DO THIS:
Repeat exactly the lines from the start of the entries below through the line containing "FELT_CORNER = 4". Omit the rest.
--
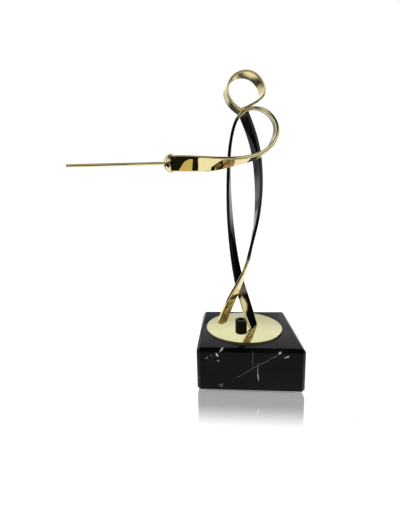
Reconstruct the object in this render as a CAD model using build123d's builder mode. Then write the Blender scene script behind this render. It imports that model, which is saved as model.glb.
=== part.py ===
"""Figure trophy: a fencer bent from flat bar, on a brass disc and a black marble block.

The origin is on the floor, under the middle of the block.  X runs to the right along the block's
front, Y runs to the back and Z is up.  The sword points along -X.  Lengths are in millimetres.
"""
import os
from math import cos, radians, sin

from build123d import *

os.makedirs("parts", exist_ok=True)

# Marble block and the felt under it
BLOCK_SIDE = 80
BLOCK_TOP = 36
BLOCK_CHAMFER = 2.5
FELT_SIDE = 73
FELT_THICKNESS = 1
FELT_CORNER = 4

# Brass disc, and the socket screw that clamps it to the block
DISC_CENTRE = (-2.4, -0.5)
DISC_RADIUS = 32
DISC_THICKNESS = 1.5
DISC_EDGE = 0.3
DISC_TOP = BLOCK_TOP + DISC_THICKNESS
SCREW_CENTRE = (-4.7, -0.7)
SCREW_RADIUS = 3
SCREW_LENGTH = 35
HEAD_RADIUS = 5
HEAD_HEIGHT = 6
HEAD_EDGE = 0.4
SOCKET_ACROSS_FLATS = 5
SOCKET_DEPTH = 3
NUT_ACROSS_FLATS = 10
NUT_HEIGHT = 5
WASHER_RADIUS = 9
WASHER_THICKNESS = 1.6
SCREW_CLEARANCE = 0.3
THREAD_CLEARANCE = 0.03
POCKET_RADIUS = 10.5
POCKET_TOP = 14

# Flat bar
BAR_WIDTH = 12
BAR_THICKNESS = 2.4
RING_THICKNESS = 2
BAR_EDGE = 0.8
SECTION_SPACING = 5

# Sword: the guard's flat back is at HAND, and the blade rises slightly towards its tip
HAND = (-57.5, -10, 173.2)
BLADE_RISE = 1
BLADE_RADIUS = 1.2
BLADE_LENGTH = 85
TIP_CHAMFER = 0.4
GUARD_RADIUS = 7.2
GUARD_DEPTH = 6.4

# Feet: the middle of each bar's end, and the turn of its width away from the X axis in degrees.
# The cuts at the front and rear corners are given by their width along the end and their height.
FOOT_GAP = 0.3
RIGHT_FOOT_CORNERS = [(1.6, 1.6), (1.6, 1.6)]
LEFT_FOOT_CORNERS = [(5, 2.6), (1.6, 1.6)]
LEFT_FOOT = Plane(Location((-21.6, 4.6, DISC_TOP), (0, 0, 49)))
RIGHT_FOOT = Plane(Location((5.4, -2.9, DISC_TOP + FOOT_GAP), (0, 0, 57)))

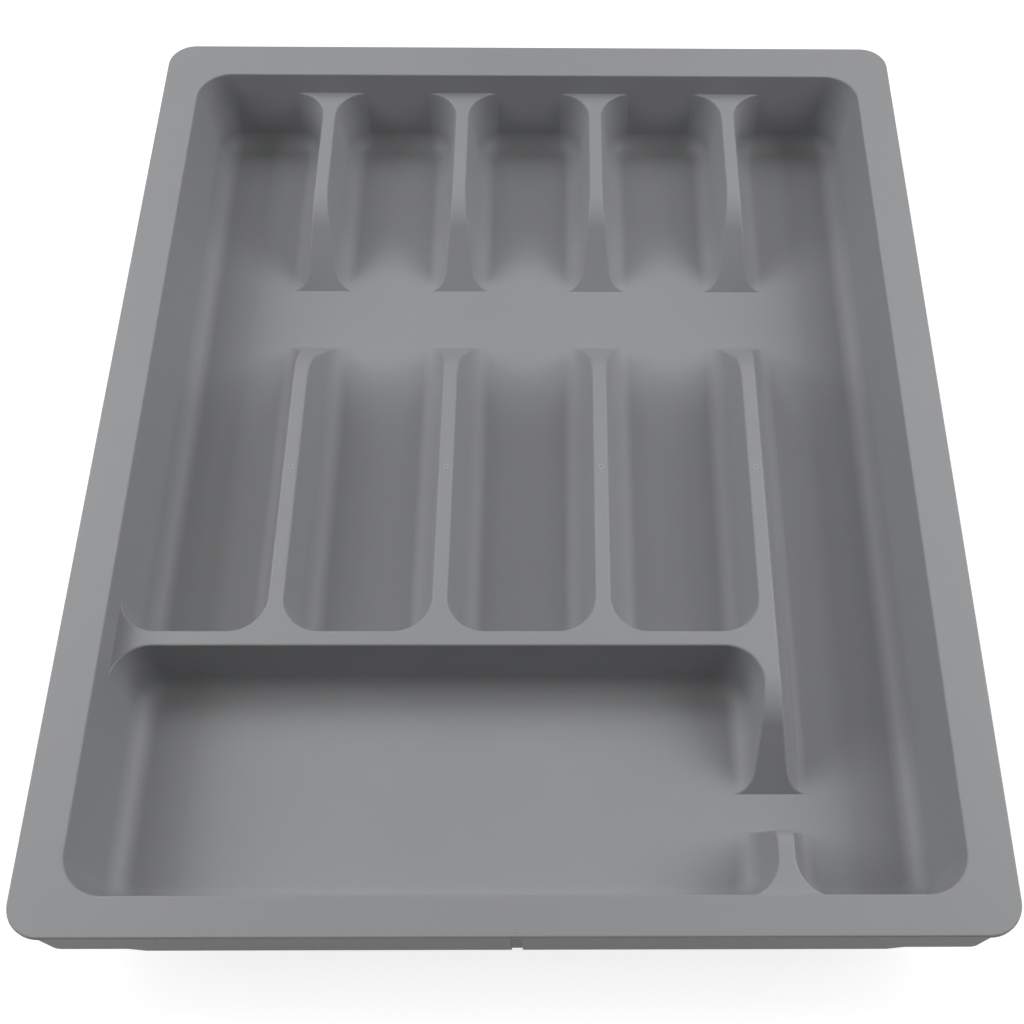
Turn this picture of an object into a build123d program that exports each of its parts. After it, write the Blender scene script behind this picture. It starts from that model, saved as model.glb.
--
THE COMPLETED TASK:
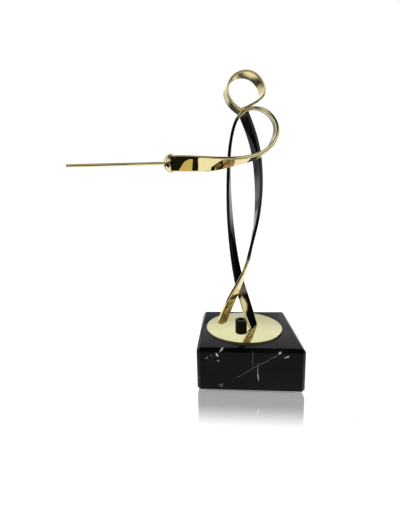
Reconstruct the object in this render as a CAD model using build123d's builder mode. Then write the Blender scene script behind this render. It imports that model, which is saved as model.glb.
=== part.py ===
"""Figure trophy: a fencer bent from flat bar, on a brass disc and a black marble block.

The origin is on the floor, under the middle of the block.  X runs to the right along the block's
front, Y runs to the back and Z is up.  The sword points along -X.  Lengths are in millimetres.
"""
import os
from math import cos, radians, sin

from build123d import *

os.makedirs("parts", exist_ok=True)

# Marble block and the felt under it
BLOCK_SIDE = 80
BLOCK_TOP = 36
BLOCK_CHAMFER = 2.5
FELT_SIDE = 73
FELT_THICKNESS = 1
FELT_CORNER = 4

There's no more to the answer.